## [DATA EXCERPTS]
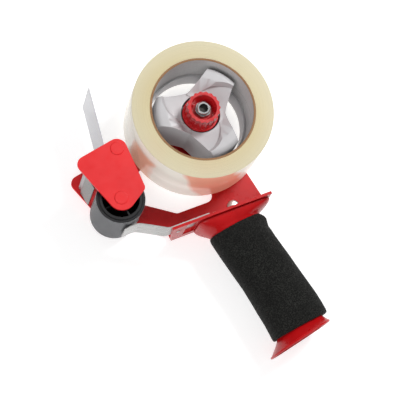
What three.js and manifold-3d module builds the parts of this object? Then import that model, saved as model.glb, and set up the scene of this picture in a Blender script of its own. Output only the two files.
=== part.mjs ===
// Pistol-grip dispenser for packing tape, lying on its side with the open end of the roll upward.
// Millimetres, +Z up. X runs along the frame's flange, +Y from the flange toward the roll.
// Points are laid out from the roll's axle, and the whole set is centred on the origin at the end.
import * as THREE from 'three';
import Module from 'manifold-3d';
import { mergeVertices } from 'three/addons/utils/BufferGeometryUtils.js';

const wasm = await Module();
wasm.setup();

const GAP = 0.1;                 // assembly gap between fixed neighbours
const RUNNING = 0.08;            // radial clearance of a turning fit

// Tape roll: 48 mm tape on a 3 inch core.
const TAPE_WIDTH = 48;
const ROLL_R = 53.4;
const CORE_BORE_R = 38.1;
const CORE_WALL = 1.7;
const ROLL_Z = 7;                // height of the roll's lower face
const ROLL_TOP = ROLL_Z + TAPE_WIDTH;

// Frame: stamped side plate with a flange bent up along its lower edge.
const PLATE_Z = 2.5;
const SHEET = 2;
const PLATE_TOP = PLATE_Z + SHEET;
const FLANGE_Y = -75.5;
const FLANGE_TOP_Z = 44.5;
const FLANGE_FRONT_X = -54;
const FLANGE_REAR_X = 26;

// Front end: two guards on two cross pins, with the rubber roller on the lower pin.
const GUIDE_PIN = [-72, -7];
const ROLLER_PIN = [-83, -42.4];
const PIN_R = 3;
const GUARD_THICK = 2;
const GUARD_LOW_Z = PLATE_TOP + GAP;
const GUARD_HIGH_Z = ROLL_TOP - 0.3;
const ROLLER_R = 17.9;
const ROLLER_Z = GUARD_LOW_Z + GUARD_THICK + 0.6;
const ROLLER_TOP = GUARD_HIGH_Z - 0.6;
const WEB = 0.3;                 // thickness the tape film is drawn at
const WEB_R = ROLLER_R + 0.35;   // centre line of the film around the roller

// Spring leaf: a flat root riveted to the flange, then a bend and a tip that presses on the roller.
const LEAF_THICK = 0.8;
const LEAF_LOW_Z = 20;
const LEAF_HIGH_Z = 44;
const LEAF_REAR_X = -24;
const LEAF_BEND_X = -55;

// Rivet axes through the flange, [x, z], and the one rivet through the plate, [x, y].
const LEAF_RIVETS = [[-48, 32], [-28, 32]];
const HANDLE_RIVETS = [[-18, 34], [14, 34], [14, 10], [-18, 10]];
const PLATE_RIVET = [6, -67];

// Blade: its foot and the tips of its teeth, in plan.
const BLADE_FOOT = new THREE.Vector2(-98.3, -28.5);
const BLADE_TIP = new THREE.Vector2(-101, -13.8);

// Hub: a rear ring that carries the core, a centre boss and three arms with rounded tips.
const HUB_FLOOR_Z = ROLL_Z + 2.6;
const HUB_R = CORE_BORE_R - GAP;
const HUB_RING_WALL = 1.5;
const HUB_RING_TOP = 24;
const HUB_SKIN = 1.8;            // wall of the moulded arms
const ARM_R = 35.2;
const ARM_TOP = 50;
const ARM_ROUND = 4.5;           // radius of the rounded tips
const ARM_ANGLES = [40.5, 160.5, 280.5];
const BOSS_R = 17;
const BOSS_TOP = 43.5;

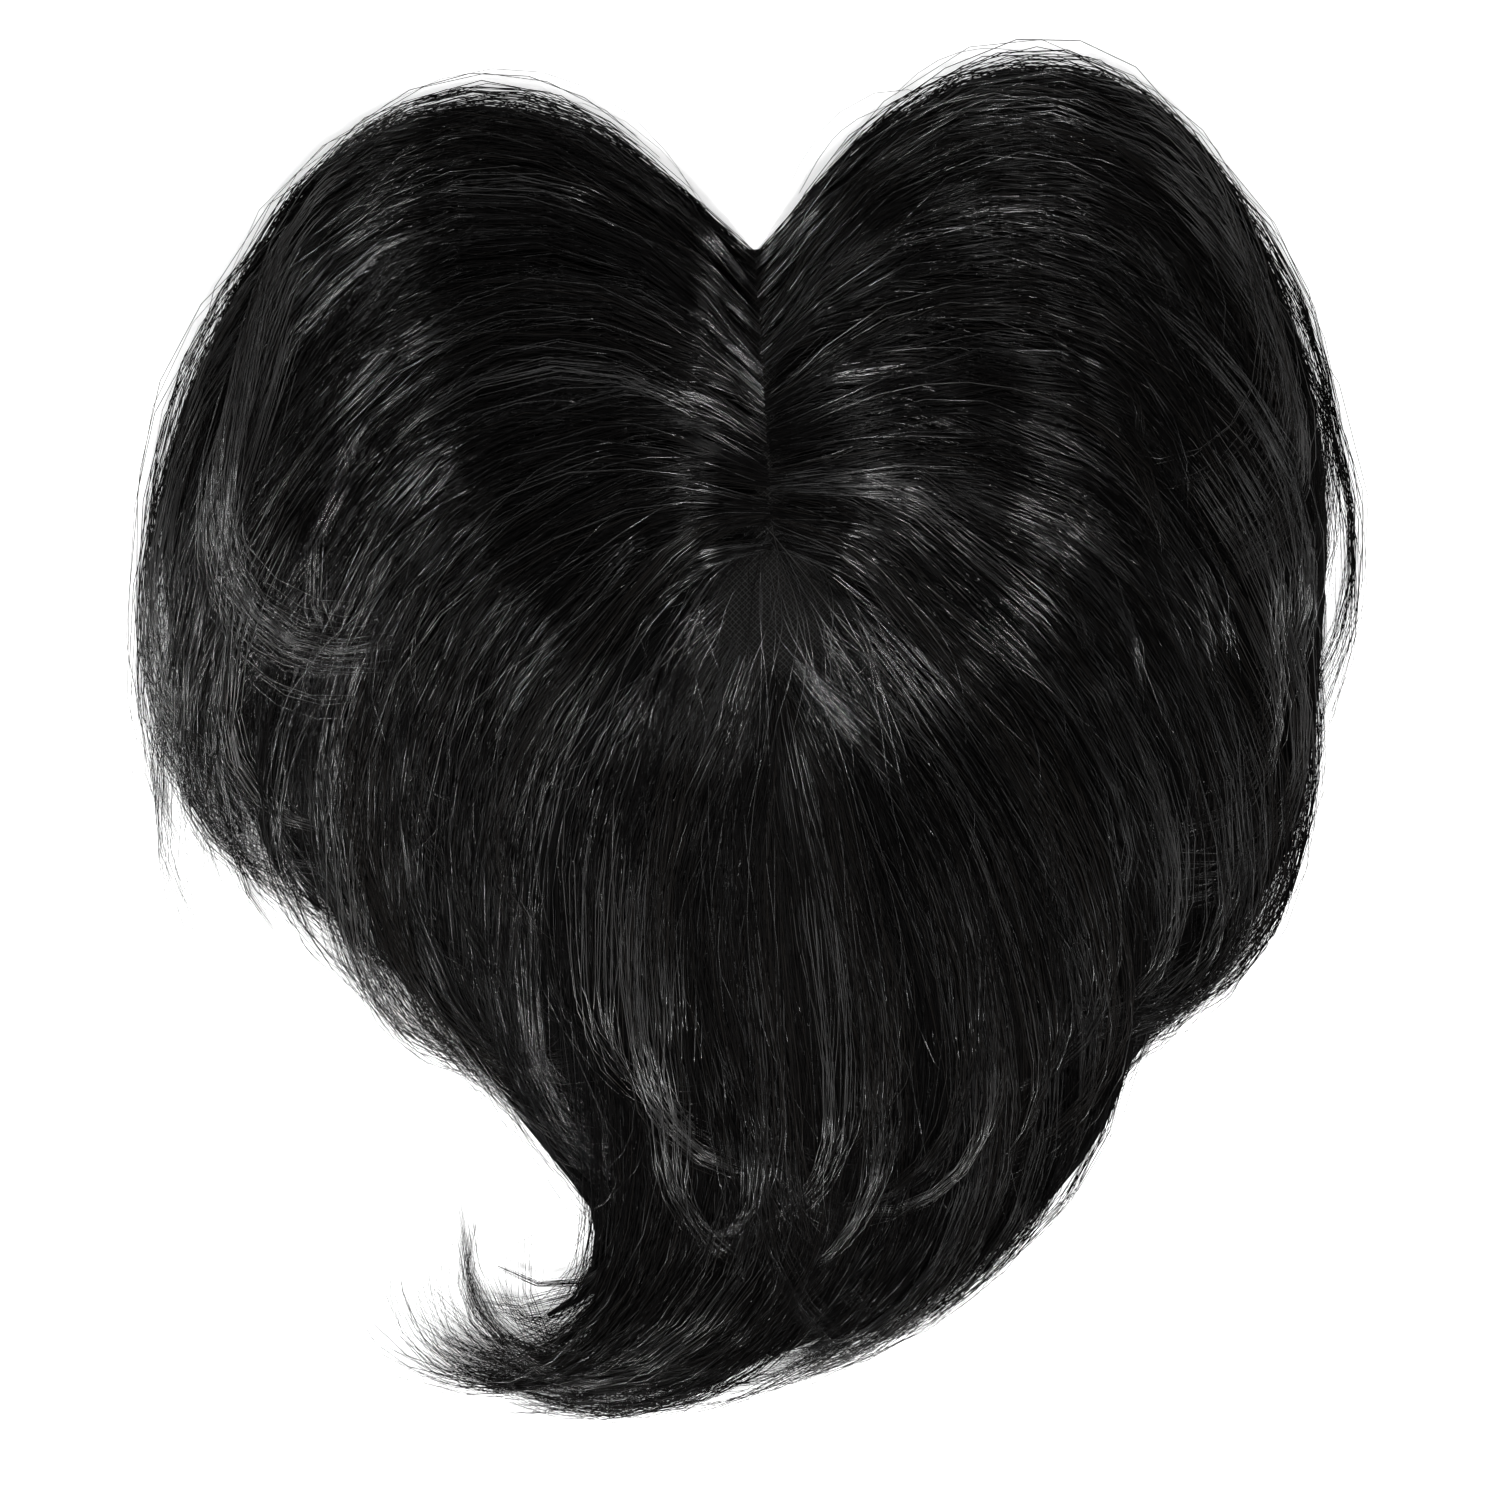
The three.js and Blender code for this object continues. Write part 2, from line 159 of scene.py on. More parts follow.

## [WORK TO DO]
Set down the material above again, word for word.

## [WRITTEN REPLY]
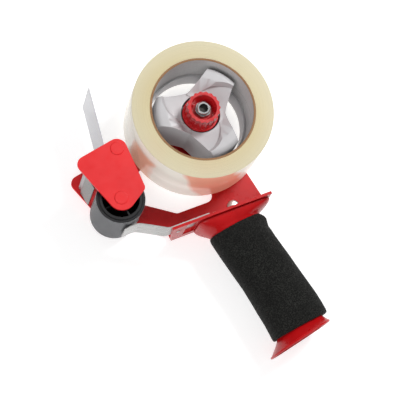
What three.js and manifold-3d module builds the parts of this object? Then import that model, saved as model.glb, and set up the scene of this picture in a Blender script of its own. Output only the two files.
=== part.mjs ===
// Pistol-grip dispenser for packing tape, lying on its side with the open end of the roll upward.
// Millimetres, +Z up. X runs along the frame's flange, +Y from the flange toward the roll.
// Points are laid out from the roll's axle, and the whole set is centred on the origin at the end.
import * as THREE from 'three';
import Module from 'manifold-3d';
import { mergeVertices } from 'three/addons/utils/BufferGeometryUtils.js';

const wasm = await Module();
wasm.setup();

const GAP = 0.1;                 // assembly gap between fixed neighbours
const RUNNING = 0.08;            // radial clearance of a turning fit

// Tape roll: 48 mm tape on a 3 inch core.
const TAPE_WIDTH = 48;
const ROLL_R = 53.4;
const CORE_BORE_R = 38.1;
const CORE_WALL = 1.7;
const ROLL_Z = 7;                // height of the roll's lower face
const ROLL_TOP = ROLL_Z + TAPE_WIDTH;

// Frame: stamped side plate with a flange bent up along its lower edge.
const PLATE_Z = 2.5;
const SHEET = 2;
const PLATE_TOP = PLATE_Z + SHEET;
const FLANGE_Y = -75.5;
const FLANGE_TOP_Z = 44.5;
const FLANGE_FRONT_X = -54;
const FLANGE_REAR_X = 26;

// Front end: two guards on two cross pins, with the rubber roller on the lower pin.
const GUIDE_PIN = [-72, -7];
const ROLLER_PIN = [-83, -42.4];
const PIN_R = 3;
const GUARD_THICK = 2;
const GUARD_LOW_Z = PLATE_TOP + GAP;
const GUARD_HIGH_Z = ROLL_TOP - 0.3;
const ROLLER_R = 17.9;
const ROLLER_Z = GUARD_LOW_Z + GUARD_THICK + 0.6;
const ROLLER_TOP = GUARD_HIGH_Z - 0.6;
const WEB = 0.3;                 // thickness the tape film is drawn at
const WEB_R = ROLLER_R + 0.35;   // centre line of the film around the roller

// Spring leaf: a flat root riveted to the flange, then a bend and a tip that presses on the roller.
const LEAF_THICK = 0.8;
const LEAF_LOW_Z = 20;
const LEAF_HIGH_Z = 44;
const LEAF_REAR_X = -24;
const LEAF_BEND_X = -55;

// Rivet axes through the flange, [x, z], and the one rivet through the plate, [x, y].
const LEAF_RIVETS = [[-48, 32], [-28, 32]];
const HANDLE_RIVETS = [[-18, 34], [14, 34], [14, 10], [-18, 10]];
const PLATE_RIVET = [6, -67];

// Blade: its foot and the tips of its teeth, in plan.
const BLADE_FOOT = new THREE.Vector2(-98.3, -28.5);
const BLADE_TIP = new THREE.Vector2(-101, -13.8);

// Hub: a rear ring that carries the core, a centre boss and three arms with rounded tips.
const HUB_FLOOR_Z = ROLL_Z + 2.6;
const HUB_R = CORE_BORE_R - GAP;
const HUB_RING_WALL = 1.5;
const HUB_RING_TOP = 24;
const HUB_SKIN = 1.8;            // wall of the moulded arms
const ARM_R = 35.2;
const ARM_TOP = 50;
const ARM_ROUND = 4.5;           // radius of the rounded tips
const ARM_ANGLES = [40.5, 160.5, 280.5];
const BOSS_R = 17;
const BOSS_TOP = 43.5;

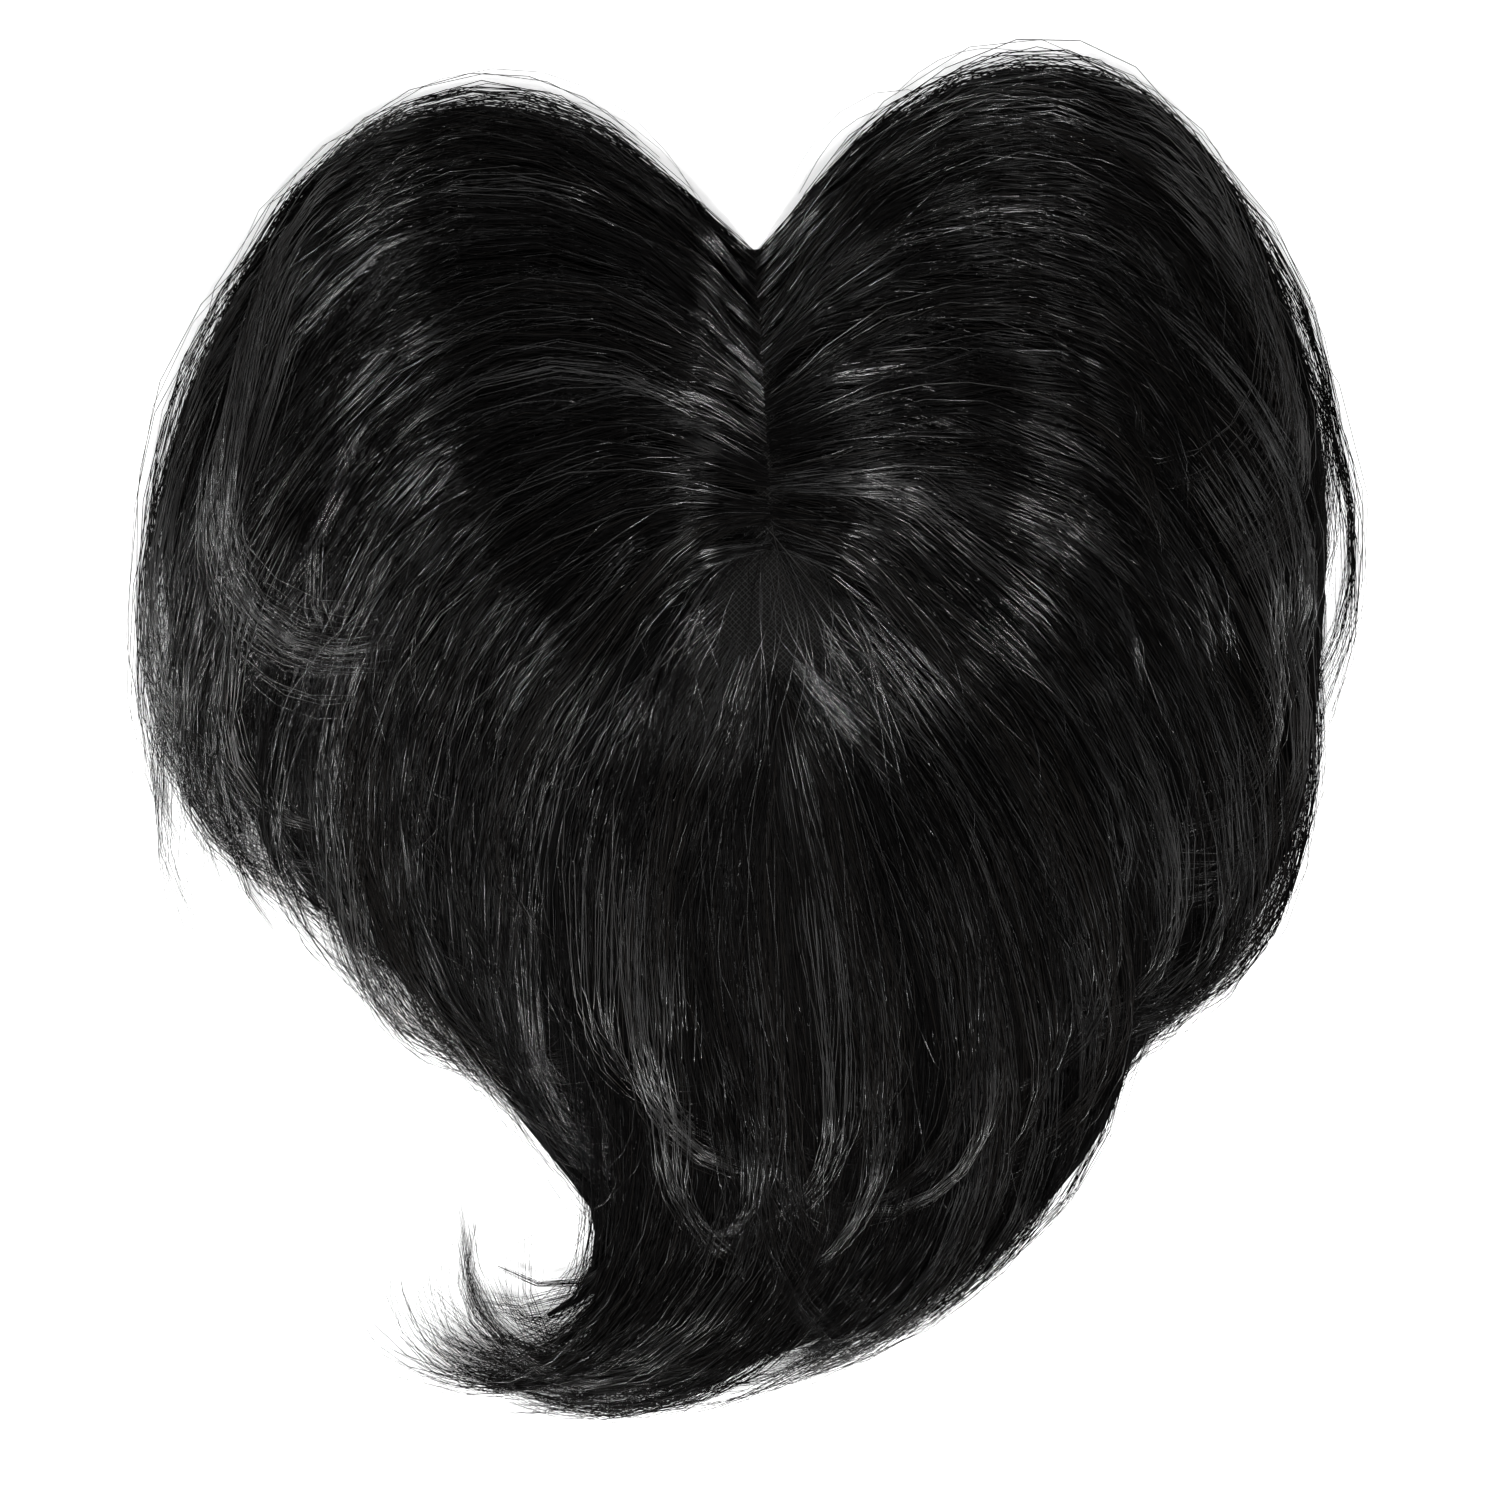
The three.js and Blender code for this object continues. Write part 2, from line 159 of scene.py on. More parts follow.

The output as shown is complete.